Collected data entries |
^^^^

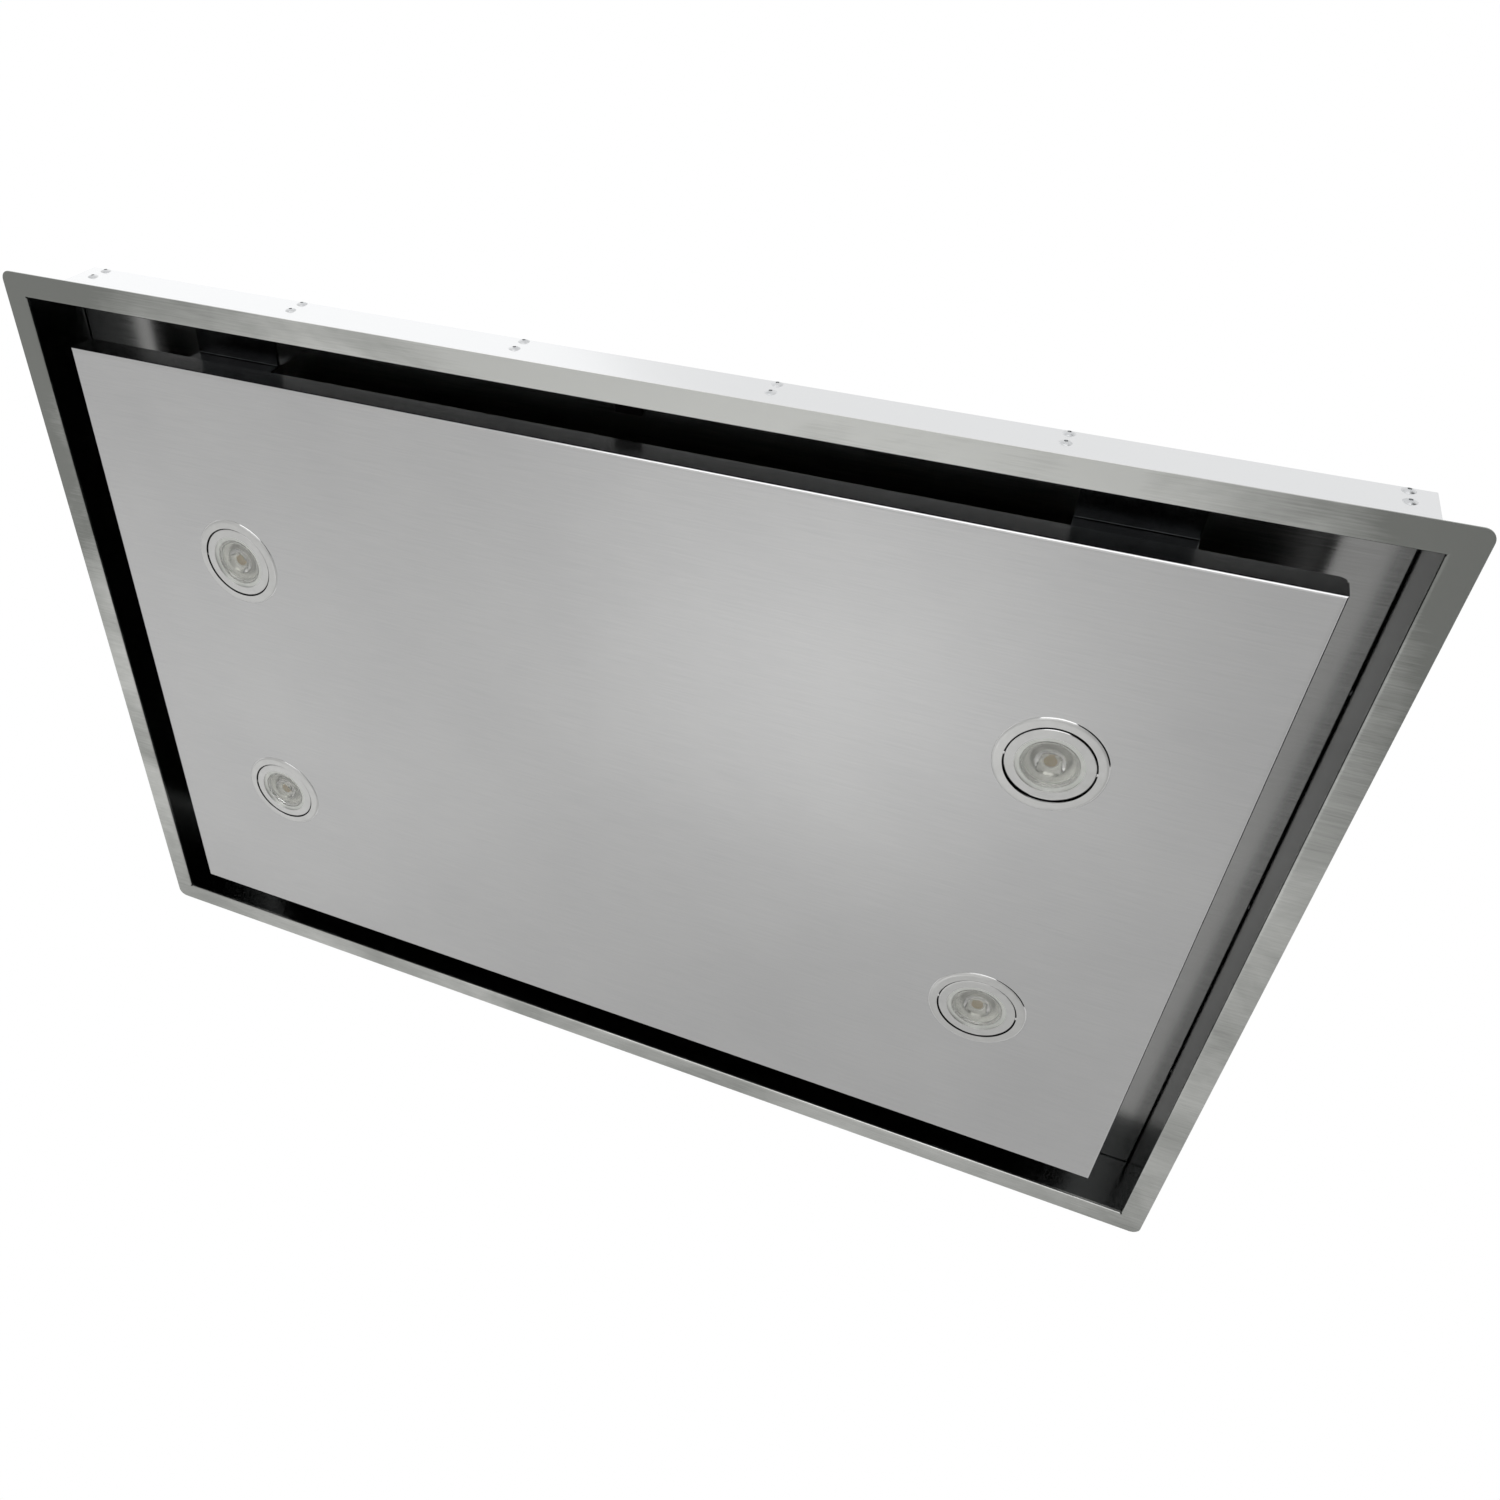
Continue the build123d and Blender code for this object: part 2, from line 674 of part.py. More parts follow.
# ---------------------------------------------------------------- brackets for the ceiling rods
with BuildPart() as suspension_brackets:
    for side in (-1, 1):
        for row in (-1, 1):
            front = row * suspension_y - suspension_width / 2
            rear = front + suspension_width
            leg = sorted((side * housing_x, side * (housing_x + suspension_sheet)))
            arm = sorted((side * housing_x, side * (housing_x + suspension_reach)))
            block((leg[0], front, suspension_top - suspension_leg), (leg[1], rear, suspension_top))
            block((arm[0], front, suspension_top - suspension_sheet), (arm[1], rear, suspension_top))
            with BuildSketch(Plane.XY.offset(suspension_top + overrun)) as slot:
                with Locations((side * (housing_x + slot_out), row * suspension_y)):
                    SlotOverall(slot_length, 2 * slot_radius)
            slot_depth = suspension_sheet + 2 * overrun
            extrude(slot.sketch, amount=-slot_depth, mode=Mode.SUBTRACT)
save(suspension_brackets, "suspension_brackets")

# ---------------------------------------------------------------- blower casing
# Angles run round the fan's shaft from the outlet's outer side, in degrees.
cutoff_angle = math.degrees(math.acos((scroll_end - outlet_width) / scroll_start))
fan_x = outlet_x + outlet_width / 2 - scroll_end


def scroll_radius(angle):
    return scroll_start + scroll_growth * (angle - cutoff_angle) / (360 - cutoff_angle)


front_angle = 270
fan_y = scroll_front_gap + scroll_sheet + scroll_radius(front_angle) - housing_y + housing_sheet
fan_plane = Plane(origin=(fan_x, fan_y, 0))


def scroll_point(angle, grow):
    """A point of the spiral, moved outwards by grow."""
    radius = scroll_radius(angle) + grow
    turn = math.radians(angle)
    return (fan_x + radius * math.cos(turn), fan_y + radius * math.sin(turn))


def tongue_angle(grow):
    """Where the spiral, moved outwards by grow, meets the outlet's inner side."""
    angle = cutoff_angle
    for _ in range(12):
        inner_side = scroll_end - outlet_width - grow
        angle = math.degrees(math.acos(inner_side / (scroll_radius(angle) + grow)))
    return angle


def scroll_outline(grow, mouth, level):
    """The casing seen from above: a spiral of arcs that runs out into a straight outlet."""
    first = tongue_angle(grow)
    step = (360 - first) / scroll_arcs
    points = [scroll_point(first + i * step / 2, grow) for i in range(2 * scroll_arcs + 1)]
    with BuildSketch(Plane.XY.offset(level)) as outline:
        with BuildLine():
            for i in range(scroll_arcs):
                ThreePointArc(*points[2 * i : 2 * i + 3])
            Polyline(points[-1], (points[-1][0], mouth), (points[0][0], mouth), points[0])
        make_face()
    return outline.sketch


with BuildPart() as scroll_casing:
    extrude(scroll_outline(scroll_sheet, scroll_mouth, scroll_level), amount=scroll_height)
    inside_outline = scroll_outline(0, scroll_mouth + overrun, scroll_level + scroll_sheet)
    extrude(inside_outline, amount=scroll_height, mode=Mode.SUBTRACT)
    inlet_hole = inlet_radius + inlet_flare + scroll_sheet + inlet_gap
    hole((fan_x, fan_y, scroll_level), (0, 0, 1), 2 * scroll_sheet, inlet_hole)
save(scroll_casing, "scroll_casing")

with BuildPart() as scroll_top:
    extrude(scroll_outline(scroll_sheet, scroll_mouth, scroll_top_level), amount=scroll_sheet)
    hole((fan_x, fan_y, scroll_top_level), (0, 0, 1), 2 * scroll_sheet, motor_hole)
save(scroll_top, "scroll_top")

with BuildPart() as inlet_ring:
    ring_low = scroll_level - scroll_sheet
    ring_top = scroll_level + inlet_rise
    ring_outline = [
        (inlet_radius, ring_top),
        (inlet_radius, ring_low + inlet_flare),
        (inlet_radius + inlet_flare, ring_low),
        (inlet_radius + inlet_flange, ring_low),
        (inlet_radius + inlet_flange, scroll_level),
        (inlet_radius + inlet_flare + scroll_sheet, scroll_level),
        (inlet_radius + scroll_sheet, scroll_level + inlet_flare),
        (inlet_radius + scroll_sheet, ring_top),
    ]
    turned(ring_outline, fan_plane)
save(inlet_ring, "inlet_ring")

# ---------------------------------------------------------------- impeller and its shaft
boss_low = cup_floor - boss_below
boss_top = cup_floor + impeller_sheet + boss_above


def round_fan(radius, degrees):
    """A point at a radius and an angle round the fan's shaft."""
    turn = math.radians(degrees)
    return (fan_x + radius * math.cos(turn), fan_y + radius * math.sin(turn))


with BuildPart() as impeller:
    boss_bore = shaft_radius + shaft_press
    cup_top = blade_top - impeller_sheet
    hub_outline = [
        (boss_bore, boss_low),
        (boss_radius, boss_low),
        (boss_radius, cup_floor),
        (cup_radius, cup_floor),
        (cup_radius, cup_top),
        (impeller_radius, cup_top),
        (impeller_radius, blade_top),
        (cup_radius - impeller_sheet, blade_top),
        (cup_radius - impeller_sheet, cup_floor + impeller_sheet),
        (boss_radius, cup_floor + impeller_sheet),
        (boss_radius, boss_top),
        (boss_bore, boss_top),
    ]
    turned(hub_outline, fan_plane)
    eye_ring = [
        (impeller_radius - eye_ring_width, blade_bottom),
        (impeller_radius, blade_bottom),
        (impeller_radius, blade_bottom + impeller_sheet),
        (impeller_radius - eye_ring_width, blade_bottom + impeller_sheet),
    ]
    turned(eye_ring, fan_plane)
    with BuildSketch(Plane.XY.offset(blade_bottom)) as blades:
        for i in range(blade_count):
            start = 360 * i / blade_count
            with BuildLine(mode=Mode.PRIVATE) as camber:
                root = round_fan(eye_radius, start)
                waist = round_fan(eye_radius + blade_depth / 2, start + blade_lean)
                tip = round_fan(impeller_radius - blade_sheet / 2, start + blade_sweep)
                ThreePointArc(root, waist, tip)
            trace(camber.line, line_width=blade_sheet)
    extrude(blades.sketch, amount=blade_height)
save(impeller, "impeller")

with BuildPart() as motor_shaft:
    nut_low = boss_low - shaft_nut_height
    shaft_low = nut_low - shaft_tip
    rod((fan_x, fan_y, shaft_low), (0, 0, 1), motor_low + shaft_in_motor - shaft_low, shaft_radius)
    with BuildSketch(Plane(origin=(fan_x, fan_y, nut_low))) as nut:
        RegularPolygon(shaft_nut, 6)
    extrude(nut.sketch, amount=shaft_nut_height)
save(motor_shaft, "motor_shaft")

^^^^

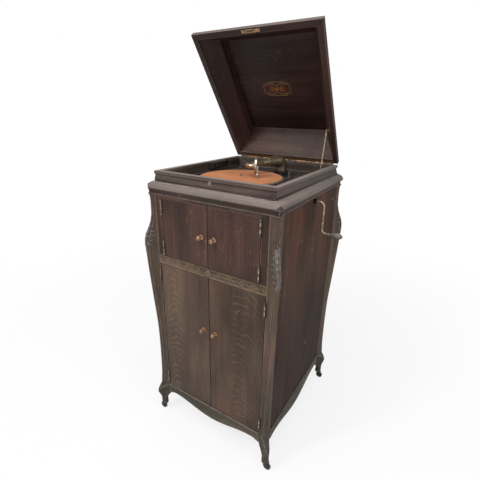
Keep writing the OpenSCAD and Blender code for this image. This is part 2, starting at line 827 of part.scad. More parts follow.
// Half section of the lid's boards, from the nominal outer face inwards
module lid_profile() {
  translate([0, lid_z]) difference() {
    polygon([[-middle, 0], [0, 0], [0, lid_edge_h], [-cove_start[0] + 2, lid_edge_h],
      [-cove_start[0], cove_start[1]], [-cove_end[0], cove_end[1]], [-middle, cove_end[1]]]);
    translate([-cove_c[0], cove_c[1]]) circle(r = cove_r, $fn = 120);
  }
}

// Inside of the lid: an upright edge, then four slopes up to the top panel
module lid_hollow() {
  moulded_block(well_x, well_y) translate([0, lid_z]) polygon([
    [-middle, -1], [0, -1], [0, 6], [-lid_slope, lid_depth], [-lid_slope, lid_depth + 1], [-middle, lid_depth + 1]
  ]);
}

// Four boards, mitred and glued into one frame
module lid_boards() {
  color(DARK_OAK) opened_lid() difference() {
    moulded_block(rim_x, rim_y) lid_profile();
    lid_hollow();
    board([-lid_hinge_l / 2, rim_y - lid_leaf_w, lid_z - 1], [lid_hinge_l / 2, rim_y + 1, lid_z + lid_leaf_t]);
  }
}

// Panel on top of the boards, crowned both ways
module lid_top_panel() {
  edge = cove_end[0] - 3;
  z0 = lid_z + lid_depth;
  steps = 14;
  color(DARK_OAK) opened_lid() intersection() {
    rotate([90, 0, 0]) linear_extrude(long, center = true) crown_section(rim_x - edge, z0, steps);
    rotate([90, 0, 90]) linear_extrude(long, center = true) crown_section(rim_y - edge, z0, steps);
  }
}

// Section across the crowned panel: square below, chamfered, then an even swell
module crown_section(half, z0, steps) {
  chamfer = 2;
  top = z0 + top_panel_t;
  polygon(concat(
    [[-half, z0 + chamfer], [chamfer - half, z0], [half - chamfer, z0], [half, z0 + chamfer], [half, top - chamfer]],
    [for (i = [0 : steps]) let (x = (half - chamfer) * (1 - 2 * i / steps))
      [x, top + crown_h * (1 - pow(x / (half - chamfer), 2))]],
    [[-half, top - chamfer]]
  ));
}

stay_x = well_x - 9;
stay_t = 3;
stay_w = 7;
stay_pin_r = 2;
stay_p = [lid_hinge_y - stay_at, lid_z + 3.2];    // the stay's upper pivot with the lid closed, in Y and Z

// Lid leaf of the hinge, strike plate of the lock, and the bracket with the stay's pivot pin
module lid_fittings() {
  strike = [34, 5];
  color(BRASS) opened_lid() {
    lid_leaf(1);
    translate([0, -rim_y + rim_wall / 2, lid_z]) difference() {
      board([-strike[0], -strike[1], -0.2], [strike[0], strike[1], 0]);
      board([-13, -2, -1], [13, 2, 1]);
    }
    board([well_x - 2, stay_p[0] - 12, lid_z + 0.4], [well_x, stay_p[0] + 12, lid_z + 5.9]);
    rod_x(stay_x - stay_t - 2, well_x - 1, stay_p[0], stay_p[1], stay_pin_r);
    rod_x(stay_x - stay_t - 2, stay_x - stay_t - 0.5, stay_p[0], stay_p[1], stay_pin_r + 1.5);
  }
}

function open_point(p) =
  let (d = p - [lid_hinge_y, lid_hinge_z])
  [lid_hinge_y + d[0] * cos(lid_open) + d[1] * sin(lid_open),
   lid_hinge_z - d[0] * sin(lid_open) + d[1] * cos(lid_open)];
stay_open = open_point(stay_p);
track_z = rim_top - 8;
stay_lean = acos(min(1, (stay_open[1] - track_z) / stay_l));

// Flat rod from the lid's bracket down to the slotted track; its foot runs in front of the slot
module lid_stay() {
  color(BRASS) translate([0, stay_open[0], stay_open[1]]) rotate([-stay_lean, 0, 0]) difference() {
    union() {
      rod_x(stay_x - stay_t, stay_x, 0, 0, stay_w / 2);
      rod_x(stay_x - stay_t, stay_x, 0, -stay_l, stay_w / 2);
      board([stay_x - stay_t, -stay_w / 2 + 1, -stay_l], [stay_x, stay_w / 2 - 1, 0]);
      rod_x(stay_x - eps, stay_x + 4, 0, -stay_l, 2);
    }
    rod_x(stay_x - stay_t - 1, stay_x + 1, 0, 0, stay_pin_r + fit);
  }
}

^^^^

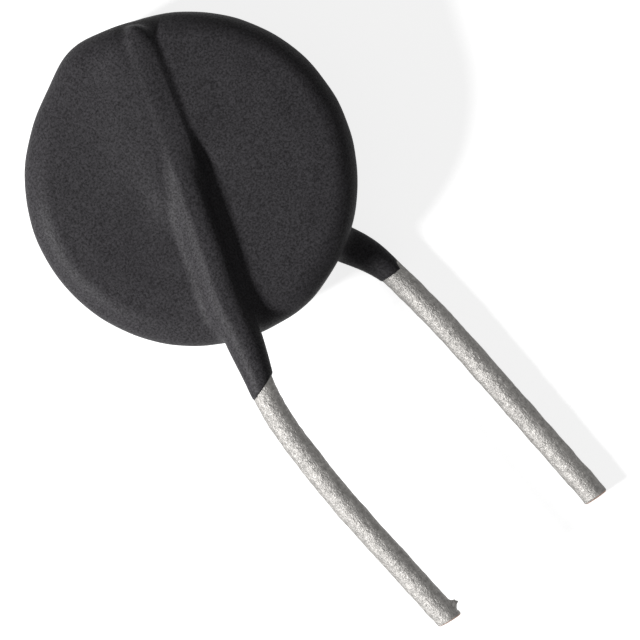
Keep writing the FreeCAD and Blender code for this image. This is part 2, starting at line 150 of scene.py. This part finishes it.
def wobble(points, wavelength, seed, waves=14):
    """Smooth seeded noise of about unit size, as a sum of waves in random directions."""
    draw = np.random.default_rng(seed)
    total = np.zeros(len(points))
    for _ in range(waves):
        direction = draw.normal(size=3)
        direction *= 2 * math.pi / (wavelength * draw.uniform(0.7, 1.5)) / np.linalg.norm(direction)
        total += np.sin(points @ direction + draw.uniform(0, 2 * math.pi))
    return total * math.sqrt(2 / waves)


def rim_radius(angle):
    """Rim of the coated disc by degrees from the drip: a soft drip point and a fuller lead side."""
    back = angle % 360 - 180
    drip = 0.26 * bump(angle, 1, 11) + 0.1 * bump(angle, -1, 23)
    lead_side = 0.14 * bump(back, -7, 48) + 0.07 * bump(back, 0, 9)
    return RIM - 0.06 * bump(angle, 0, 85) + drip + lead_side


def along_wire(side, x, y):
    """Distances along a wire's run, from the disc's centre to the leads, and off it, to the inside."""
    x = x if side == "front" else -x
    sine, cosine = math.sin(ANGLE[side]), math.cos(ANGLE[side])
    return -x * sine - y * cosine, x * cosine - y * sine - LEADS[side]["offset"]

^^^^

SHORT TASK | Copy out exactly the lines from the one containing "Keep writing the FreeCAD" to the one containing "return total * math.sqrt(2 / waves)", both ends inclusive.

SOLUTION FOR THIS TASK |
Keep writing the FreeCAD and Blender code for this image. This is part 2, starting at line 150 of scene.py. This part finishes it.
def wobble(points, wavelength, seed, waves=14):
    """Smooth seeded noise of about unit size, as a sum of waves in random directions."""
    draw = np.random.default_rng(seed)
    total = np.zeros(len(points))
    for _ in range(waves):
        direction = draw.normal(size=3)
        direction *= 2 * math.pi / (wavelength * draw.uniform(0.7, 1.5)) / np.linalg.norm(direction)
        total += np.sin(points @ direction + draw.uniform(0, 2 * math.pi))
    return total * math.sqrt(2 / waves)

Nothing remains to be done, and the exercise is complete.